Given problem:
Locate each line holding the string "pose" and copy it.

--- Information shown ---

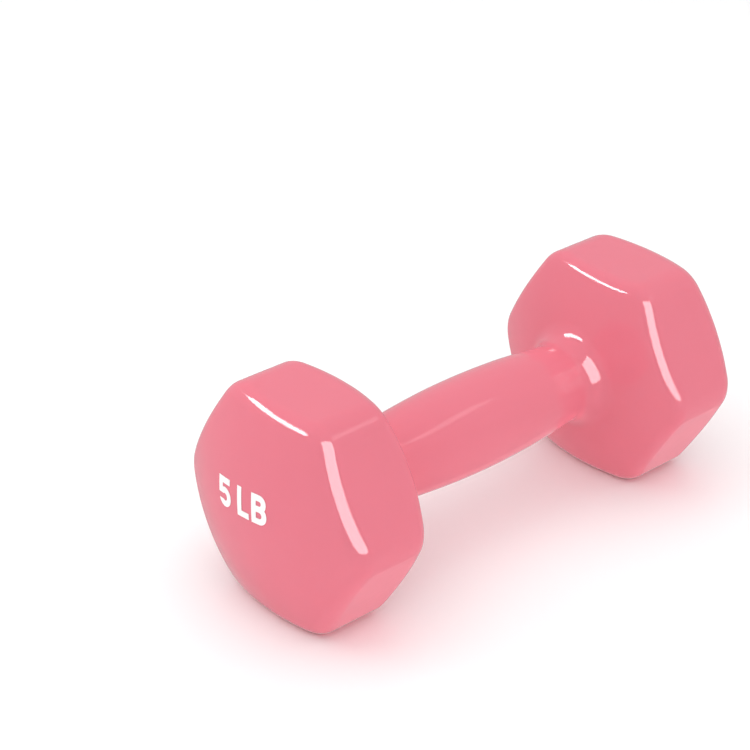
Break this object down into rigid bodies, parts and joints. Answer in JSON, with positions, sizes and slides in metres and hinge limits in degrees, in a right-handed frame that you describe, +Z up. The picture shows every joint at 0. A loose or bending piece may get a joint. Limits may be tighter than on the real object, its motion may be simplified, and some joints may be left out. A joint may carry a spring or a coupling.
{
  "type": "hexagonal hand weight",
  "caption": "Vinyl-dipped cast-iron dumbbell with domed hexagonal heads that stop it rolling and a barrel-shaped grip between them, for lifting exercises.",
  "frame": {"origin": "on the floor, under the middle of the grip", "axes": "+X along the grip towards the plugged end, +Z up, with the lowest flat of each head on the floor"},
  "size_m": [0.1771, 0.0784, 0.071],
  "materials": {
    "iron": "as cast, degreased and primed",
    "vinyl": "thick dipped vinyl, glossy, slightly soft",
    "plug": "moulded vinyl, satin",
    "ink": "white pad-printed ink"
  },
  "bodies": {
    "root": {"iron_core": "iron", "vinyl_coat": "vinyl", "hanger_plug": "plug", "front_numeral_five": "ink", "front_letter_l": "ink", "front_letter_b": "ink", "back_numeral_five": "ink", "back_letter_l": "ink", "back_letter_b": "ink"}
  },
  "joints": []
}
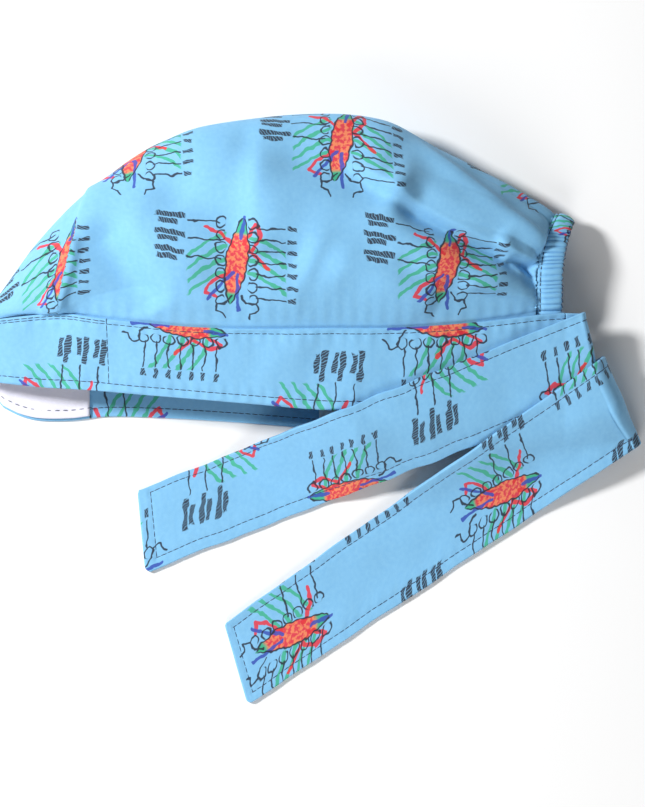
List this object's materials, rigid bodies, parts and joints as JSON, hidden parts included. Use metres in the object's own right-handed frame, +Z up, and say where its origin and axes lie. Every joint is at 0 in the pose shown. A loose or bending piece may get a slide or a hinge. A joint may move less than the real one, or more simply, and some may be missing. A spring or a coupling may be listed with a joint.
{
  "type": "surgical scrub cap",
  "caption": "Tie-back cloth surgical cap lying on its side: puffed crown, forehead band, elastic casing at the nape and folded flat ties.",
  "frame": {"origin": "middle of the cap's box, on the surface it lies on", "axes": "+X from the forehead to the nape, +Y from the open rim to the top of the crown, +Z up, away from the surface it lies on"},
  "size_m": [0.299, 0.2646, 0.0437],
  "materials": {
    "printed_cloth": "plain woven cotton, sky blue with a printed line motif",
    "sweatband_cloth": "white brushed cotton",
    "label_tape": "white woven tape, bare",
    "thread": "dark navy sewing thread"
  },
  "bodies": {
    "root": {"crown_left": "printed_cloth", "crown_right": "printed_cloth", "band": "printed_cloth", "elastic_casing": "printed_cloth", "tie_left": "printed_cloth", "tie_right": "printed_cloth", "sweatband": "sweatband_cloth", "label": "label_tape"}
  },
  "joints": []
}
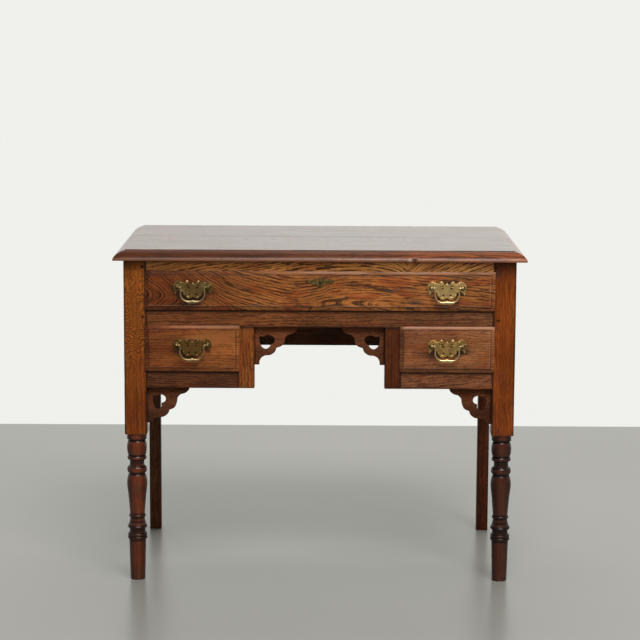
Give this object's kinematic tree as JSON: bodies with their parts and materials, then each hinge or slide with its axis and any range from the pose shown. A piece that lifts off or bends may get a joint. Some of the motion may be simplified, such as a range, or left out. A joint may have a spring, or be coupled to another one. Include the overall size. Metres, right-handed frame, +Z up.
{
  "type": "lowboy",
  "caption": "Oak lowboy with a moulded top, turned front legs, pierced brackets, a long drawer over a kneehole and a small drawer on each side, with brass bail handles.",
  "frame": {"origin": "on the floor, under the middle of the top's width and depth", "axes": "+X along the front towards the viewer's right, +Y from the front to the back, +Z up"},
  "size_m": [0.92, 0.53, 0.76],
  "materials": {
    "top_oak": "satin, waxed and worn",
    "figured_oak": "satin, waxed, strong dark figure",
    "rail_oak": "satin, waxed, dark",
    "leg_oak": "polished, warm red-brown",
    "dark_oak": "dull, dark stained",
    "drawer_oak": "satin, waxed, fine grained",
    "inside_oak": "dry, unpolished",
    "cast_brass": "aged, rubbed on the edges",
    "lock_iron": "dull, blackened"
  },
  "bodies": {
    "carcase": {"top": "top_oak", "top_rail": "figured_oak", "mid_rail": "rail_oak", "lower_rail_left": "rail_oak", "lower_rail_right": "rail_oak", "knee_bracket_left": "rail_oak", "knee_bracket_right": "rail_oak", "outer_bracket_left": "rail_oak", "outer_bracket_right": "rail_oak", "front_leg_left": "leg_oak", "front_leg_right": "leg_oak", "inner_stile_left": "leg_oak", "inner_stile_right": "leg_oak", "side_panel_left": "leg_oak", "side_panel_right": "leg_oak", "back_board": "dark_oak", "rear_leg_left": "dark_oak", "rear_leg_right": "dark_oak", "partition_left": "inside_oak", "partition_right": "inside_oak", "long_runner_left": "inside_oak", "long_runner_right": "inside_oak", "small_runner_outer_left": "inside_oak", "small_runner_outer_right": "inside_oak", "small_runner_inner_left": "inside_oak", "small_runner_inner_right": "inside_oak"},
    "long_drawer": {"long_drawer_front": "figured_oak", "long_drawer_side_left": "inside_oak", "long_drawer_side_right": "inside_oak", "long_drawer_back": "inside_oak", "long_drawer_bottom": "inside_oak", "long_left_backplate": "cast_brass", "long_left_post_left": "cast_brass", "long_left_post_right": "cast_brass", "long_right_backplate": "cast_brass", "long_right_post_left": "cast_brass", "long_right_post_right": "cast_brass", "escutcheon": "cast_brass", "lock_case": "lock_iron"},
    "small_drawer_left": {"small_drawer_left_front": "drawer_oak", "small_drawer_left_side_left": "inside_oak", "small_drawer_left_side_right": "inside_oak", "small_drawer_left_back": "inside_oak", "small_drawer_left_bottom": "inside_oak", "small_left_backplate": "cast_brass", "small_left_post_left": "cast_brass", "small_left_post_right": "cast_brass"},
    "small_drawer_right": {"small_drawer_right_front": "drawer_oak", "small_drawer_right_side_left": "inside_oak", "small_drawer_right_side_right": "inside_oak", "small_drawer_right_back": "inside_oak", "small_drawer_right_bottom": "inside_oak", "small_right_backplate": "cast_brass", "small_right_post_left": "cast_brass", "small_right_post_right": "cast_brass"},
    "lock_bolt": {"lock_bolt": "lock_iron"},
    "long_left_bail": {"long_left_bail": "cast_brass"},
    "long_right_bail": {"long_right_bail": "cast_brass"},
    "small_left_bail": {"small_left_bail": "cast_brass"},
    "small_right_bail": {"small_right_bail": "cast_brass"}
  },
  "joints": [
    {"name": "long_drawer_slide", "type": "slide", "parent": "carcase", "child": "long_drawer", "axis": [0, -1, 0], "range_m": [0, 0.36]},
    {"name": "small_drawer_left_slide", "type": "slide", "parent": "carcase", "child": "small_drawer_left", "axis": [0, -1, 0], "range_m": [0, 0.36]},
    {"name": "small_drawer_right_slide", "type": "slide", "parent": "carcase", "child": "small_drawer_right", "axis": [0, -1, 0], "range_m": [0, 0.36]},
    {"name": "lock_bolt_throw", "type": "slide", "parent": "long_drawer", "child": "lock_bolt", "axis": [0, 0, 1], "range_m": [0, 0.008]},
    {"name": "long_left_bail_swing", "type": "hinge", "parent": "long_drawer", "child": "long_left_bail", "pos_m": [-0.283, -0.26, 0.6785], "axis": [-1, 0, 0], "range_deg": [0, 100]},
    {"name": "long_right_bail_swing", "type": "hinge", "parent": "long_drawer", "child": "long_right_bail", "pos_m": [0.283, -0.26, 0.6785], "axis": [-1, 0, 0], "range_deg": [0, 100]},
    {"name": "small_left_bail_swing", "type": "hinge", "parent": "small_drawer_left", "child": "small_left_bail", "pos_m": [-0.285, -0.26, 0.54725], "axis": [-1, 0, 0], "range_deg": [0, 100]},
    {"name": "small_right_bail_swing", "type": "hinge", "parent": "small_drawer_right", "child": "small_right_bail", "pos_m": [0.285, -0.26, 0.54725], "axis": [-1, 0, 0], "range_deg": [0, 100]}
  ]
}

---

Exercise solution:
List this object's materials, rigid bodies, parts and joints as JSON, hidden parts included. Use metres in the object's own right-handed frame, +Z up, and say where its origin and axes lie. Every joint is at 0 in the pose shown. A loose or bending piece may get a slide or a hinge. A joint may move less than the real one, or more simply, and some may be missing. A spring or a coupling may be listed with a joint.
Give this object's kinematic tree as JSON: bodies with their parts and materials, then each hinge or slide with its axis and any range from the pose shown. A piece that lifts off or bends may get a joint. Some of the motion may be simplified, such as a range, or left out. A joint may have a spring, or be coupled to another one. Include the overall size. Metres, right-handed frame, +Z up.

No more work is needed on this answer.